Struggling with a script or a story? Need to name your Finnish character and unsure how to go about it? Our Finnish name generator is here to help!

About Finnish Names

Traditions in Finland are split along an east–west border, between Russia on the east and Swedish territory on the west, and it has often been the case with names. Thanks to this, there are three separate traditions for surnames in Finnish – those of the East Finnish, those of the West Finnish, and those that hail from the Swedish (usually the nobility or the military). Some of these date back centuries – like the East Finnish system, which originated in the thirteenth century, when agrarian farmers were regularly forced to move and thus required to have surnames (these names were eventually made hereditary in the sixteenth century).

East Finnish names would usually be created from the first names of the patriarchs of the family, while West Finnish names would be based on the family's association with a certain area, farm or homestead, meaning that the surname would change whenever the family had to move. This place-based system also entered the East Finnish tradition in the seventeenth and eighteenth centuries, but the Western European tradition of 'First Name, Surname' began to gain more of a foothold. This increased after 1921 when surnames became compulsory for all Finns, and if there was no fixed surname for the family, the name of their current homestead were chosen. Because this new surname would apply to all inhabitants of the homestead or farm, even farmhands and other non-family workers, not everyone with the same surname were guaranteed to be genetically related.

This was all made even more complicated by the Swedish tradition, where Swedish-speaking members of the upper and middle classes would adopt Swedish and German surnames for themselves. This would often happen when they attained positions of status in Finnish society, and they would abandon their previous Finnish name in order to create a new one. This would especially happen in the military, where enlisted soldiers would be forced to adopt Swedish or German surnames whether they liked it or not.
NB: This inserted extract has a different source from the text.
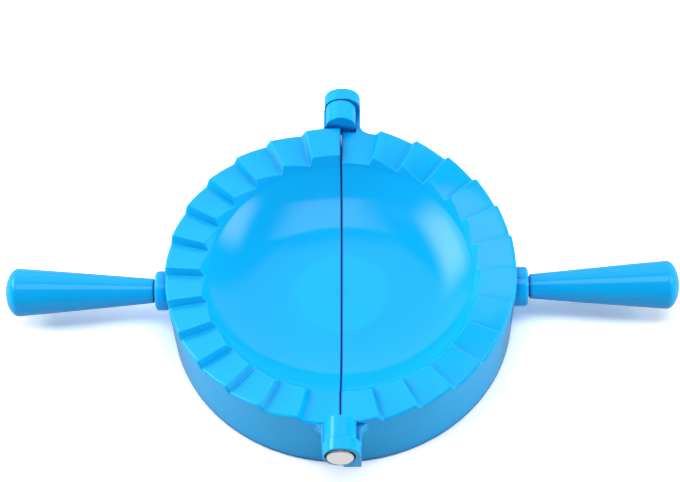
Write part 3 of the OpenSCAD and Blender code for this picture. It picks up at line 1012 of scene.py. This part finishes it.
class PRESS_OT_handles(bpy.types.Operator):
    """Build the two turned handles"""

    bl_idname = "press.handles"
    bl_label = "Handles"

    def execute(self, context):
        h = context.scene.press_handle
        material = grip_material()
        face, tip = RIGHT_HIGH.x, GRIP_HIGH.x
        end_r, root_r = (GRIP_HIGH.z - GRIP_LOW.z) / 2, h.root_d / 2
        spigot_r, neck_r = h.spigot_d / 2, h.neck_d / 2
        start, full = face + h.neck_len, tip - h.dome
        deep, soft = face - h.spigot_len, h.root_round
        outline = path((0, deep), (spigot_r - soft, deep), (spigot_r, deep + soft), (spigot_r, face))
        outline += path((neck_r, face), (neck_r, start))
        outline += rounded(complex(root_r, start), 0, math.pi / 2, soft, 4)
        for i in range(1, GRIP_STEPS + 1):
            t = (soft + (full - start - soft) * i / GRIP_STEPS) / (full - start)
            swollen = root_r + (end_r - root_r) * (1 - (1 - t) ** h.swell)
            outline.append(complex(swollen, start + (full - start) * t))
        outline += [complex(end_r * way.real, full + h.dome * way.imag) for way in quarter(DOME_STEPS)[1:]]
        for name, body, turn in (("right_handle", "right_side", 1), ("left_handle", "left_side", -1)):
            piece = turned(name + "_grip", outline, lying(HANDLE_Z, turn, "Y"))
            finish_piece(piece, body, name, material)
        return {"FINISHED"}


class PRESS_OT_pins(bpy.types.Operator):
    """Build the two headed hinge pins"""

    bl_idname = "press.pins"
    bl_label = "Hinge Pins"

    def execute(self, context):
        g = context.scene.press_hinge
        material = steel_material("Turned steel")
        pin_r, head_r = g.pin_d / 2, PIN_HIGH.x
        tip, top = PIN_LOW.y, PIN_HIGH.y
        point, under = pin_r / PIN_PART, top - g.head_t
        outline = path((0, tip), (pin_r - point, tip), (pin_r, tip + point), (pin_r, under))
        outline += path((head_r - HEAD_CHAMFER, under), (head_r, under + HEAD_CHAMFER))
        outline += rounded(complex(head_r, top), math.pi / 2, math.pi, g.head_round, 5) + path((0, top))
        for name, turn in (("rear_hinge_pin", -1), ("front_hinge_pin", 1)):
            piece = turned(name + "_steel", outline, lying(HINGE_Z, turn, "X"))
            finish_piece(piece, "left_side", name, material)
        return {"FINISHED"}


def sky(azimuth, elevation):
    """The direction of a point of the room. Azimuth 0 is behind the press, 90 to its right."""
    a, e = math.radians(azimuth), math.radians(elevation)
    return Vector((math.sin(a) * math.cos(e), math.cos(a) * math.cos(e), math.sin(e)))


def lamp(name, brightness, place, back, size, gloss=True, matt=True, fade=None, turn=0):
    """A rectangular lamp, whose back points away from the press. Brightness 1 is that of a white wall.

    Gloss and matt tell whether it shows on glossy and on matt surfaces.
    """
    light = bpy.data.lights.new(name, "AREA")
    light.shape = "RECTANGLE"
    light.size, light.size_y = size
    light.energy = math.pi * light.size * light.size_y * brightness
    if fade:
        soften(light, fade)
    piece = added(name, light)
    piece.location = place
    piece.rotation_mode = "QUATERNION"
    spin = Matrix.Rotation(math.radians(turn), 3, "Z").to_quaternion()
    piece.rotation_quaternion = Vector(back).to_track_quat("Z", "Y") @ spin
    piece.visible_camera = False
    piece.visible_glossy = gloss
    piece.visible_diffuse = matt


def soften(light, fade):
    """Lets a lamp fade out over the given shares of its width and height, as the cloth of a softbox does."""
    wires = wired(light)
    spot = wires.add("SeparateXYZ", {0: wires.add("NewGeometry", {}).outputs["Parametric"]}).outputs
    rises = []
    for axis, share in zip("XY", fade):
        nearest = wires.math("MINIMUM", spot[axis], wires.math("SUBTRACT", 1.0, spot[axis]))
        rises.append(wires.stretch(nearest, 0.0, share))
    wires.add("OutputLight", {"Surface": wires.add("Emission", {"Strength": wires.times(*rises)})})


FLOOR_REACH = 6.0
# Width of the camera's sensor in millimetres, and how near and far it sees in metres
SENSOR, VIEW_REACH = 36, (0.01, 100)
# Where the wall behind the press ends: a turn from straight behind, and heights as a sine
WALL_SIDE = (math.radians(58), math.radians(44))
WALL_TOP = (0.96, 0.90)
WALL_FOOT = (0.0, 0.2)
# Brightness of the dark part of the room
ROOM_DIM = 0.03
# Distance of the softboxes, and where they hang
SOFTBOX_FAR, LEFT_WAY, RIGHT_WAY = 0.8, sky(-74, 37), sky(92, 34)
# Each lamp, the setting of its brightness, and how it stands, in metres. Fades are shares of its sides.
LAMPS = (
    ("Left lamp", "left_light", dict(
        place=LEFT_WAY * SOFTBOX_FAR, back=LEFT_WAY, size=(0.90, 0.50), fade=(0.4, 0.4), turn=30,
    )),
    ("Right lamp", "right_light", dict(
        place=RIGHT_WAY * SOFTBOX_FAR, back=RIGHT_WAY, size=(0.60, 0.46), fade=(0.4, 0.4),
    )),
    ("Panel", "panel_light", dict(
        place=(0.105, -0.065, 1.0), back=(0, 0, 1), size=(1.05, 0.55), fade=(0.4, 0.12),
    )),
    ("Key lamp", "key_light", dict(place=(0, -0.134, 1.0), back=(0, 0, 1), size=(1.2, 0.268), gloss=False)),
    ("Left wall", "left_wall", dict(place=(-1.2, 0, 0.12), back=(-1, 0, 0), size=(1.2, 0.22), gloss=False)),
    ("Right wall", "right_wall", dict(place=(1.2, 0, 0.12), back=(1, 0, 0), size=(1.2, 0.22), gloss=False)),
    ("Pin card", "card_light", dict(place=(0, -0.1, 0.001), back=(0, 0, -1), size=(0.05, 0.044), matt=False)),
)


def room_world(rear_light):
    """A room that is dark on the camera's side and pale behind the press. The camera itself sees it white."""
    world = bpy.data.worlds.new("Room")
    wires = wired(world)
    way = wires.add("SeparateXYZ", {0: wires.add("TexCoord", {}).outputs["Generated"]}).outputs
    turn = wires.math("ARCTAN2", wires.math("ABSOLUTE", way["X"]), way["Y"])
    side = wires.stretch(turn, *WALL_SIDE)
    top = wires.stretch(way["Z"], *WALL_TOP)
    foot = wires.stretch(way["Z"], *WALL_FOOT)
    level = wires.math("MULTIPLY_ADD", wires.times(side, top, foot), rear_light - ROOM_DIM, ROOM_DIM)
    seen = wires.add("LightPath", {}).outputs["Is Camera Ray"]
    room = wires.add("Background", {"Color": (1, 1, 1, 1), "Strength": wires.most(seen, level)})
    wires.add("OutputWorld", {"Surface": room})
    return world


def floor_material(s):
    """A pale matt floor, white to the camera, that keeps the shadow of the press."""
    material = bpy.data.materials.new("Pale floor")
    wires = wired(material)
    rays = wires.add("LightPath", {}).outputs
    seen = rays["Is Camera Ray"]
    gloss = wires.most(rays["Is Glossy Ray"], rays["Is Transmission Ray"])
    shade = wires.add("Mix", {"Factor": gloss, "A": s.floor_shade, "B": s.floor_gloss})
    shade = wires.add("Mix", {"Factor": seen, "A": shade, "B": s.floor_seen})
    matt = wires.add("BsdfDiffuse", {"Color": shade})
    glow = wires.add("Emission", {"Strength": wires.times(wires.most(seen, gloss), s.floor_glow)})
    wires.add("OutputMaterial", {"Surface": wires.add("AddShader", {0: matt, 1: glow})})
    return material


class PRESS_OT_stage(bpy.types.Operator):
    """Set up the camera, the floor and the soft lamps"""

    bl_idname = "press.stage"
    bl_label = "Stage"

    def execute(self, context):
        scene = context.scene
        s = scene.press_studio
        e, a = s.elevation, s.azimuth
        back = Vector((math.sin(a) * math.cos(e), -math.cos(a) * math.cos(e), math.sin(e)))
        right = Vector((math.cos(a), math.sin(a), 0))
        up = back.cross(right)
        turn = Matrix((right, up, back)).transposed() @ Matrix.Rotation(s.roll, 3, "Z")
        view = bpy.data.cameras.new("Camera")
        view.sensor_width, view.lens = SENSOR, s.lens
        view.clip_start, view.clip_end = VIEW_REACH
        scene.camera = added("Camera", view)
        place = Vector((s.aim_x, s.aim_y, 0)) + back * s.distance
        scene.camera.matrix_world = Matrix.Translation(place) @ turn.to_4x4()
        scene.view_settings.view_transform = "Standard"
        for name, brightness, stand in LAMPS:
            lamp(name, getattr(s, brightness), **stand)
        scene.world = room_world(s.rear_light)

        mesh = bpy.data.meshes.new("Floor")
        far = FLOOR_REACH
        mesh.from_pydata([(-far, -far, 0), (far, -far, 0), (far, far, 0), (-far, far, 0)], [], [(0, 1, 2, 3)])
        mesh.materials.append(floor_material(s))
        floor = added("Floor", mesh)
        return {"FINISHED"}


class PRESS_PT_panel(bpy.types.Panel):
    """Lists the pieces of the press and their sizes"""

    bl_idname = "PRESS_PT_panel"
    bl_label = "Folding Press"
    bl_space_type = "VIEW_3D"
    bl_region_type = "UI"
    bl_category = "Press"

    def draw(self, context):
        for operator in OPERATORS:
            self.layout.operator(operator.bl_idname)
        for group, kind in GROUPS.items():
            box = self.layout.box()
            for name in kind.__annotations__:
                box.prop(getattr(context.scene, group), name)


GROUPS = {
    "press_disc": PressDisc,
    "press_hinge": PressHinge,
    "press_handle": PressHandle,
    "press_finish": PressFinish,
    "press_studio": PressStudio,
}
OPERATORS = (PRESS_OT_left_half, PRESS_OT_right_half, PRESS_OT_handles, PRESS_OT_pins, PRESS_OT_stage)
CLASSES = (*GROUPS.values(), *OPERATORS, PRESS_PT_panel)


def register():
    for kind in CLASSES:
        bpy.utils.register_class(kind)
    for name, kind in GROUPS.items():
        setattr(bpy.types.Scene, name, bpy.props.PointerProperty(type=kind))


def unregister():
    for name in GROUPS:
        delattr(bpy.types.Scene, name)
    for kind in reversed(CLASSES):
        bpy.utils.unregister_class(kind)


def main():
    """Builds every piece and the stage."""
    register()
    bpy.ops.press.left_half()
    bpy.ops.press.right_half()
    bpy.ops.press.handles()
    bpy.ops.press.pins()
    bpy.ops.press.stage()


if __name__ == "__main__":
    main()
In today's Finland, names follow a structure similar to the German model, and every person is legally obliged to have a first and last name, and couple who get married can choose either of their surnames as their new family name (or they can choose to combine both into a double-barrelled name). Finns can change their name once without any specific reason, but it must be to a specifically Finnish name, and the name can't be currently being used by any person resident in Finland (although there are religious exceptions to this rule). Finnish names are often based on the natural world, and the three most popular current Finnish names are 'Korhonen' (from 'korho', meaning deaf or proud), 'Virtanen' (from 'virta', meaning stream), and 'Mäkinen' (from 'mäki', meaning hill).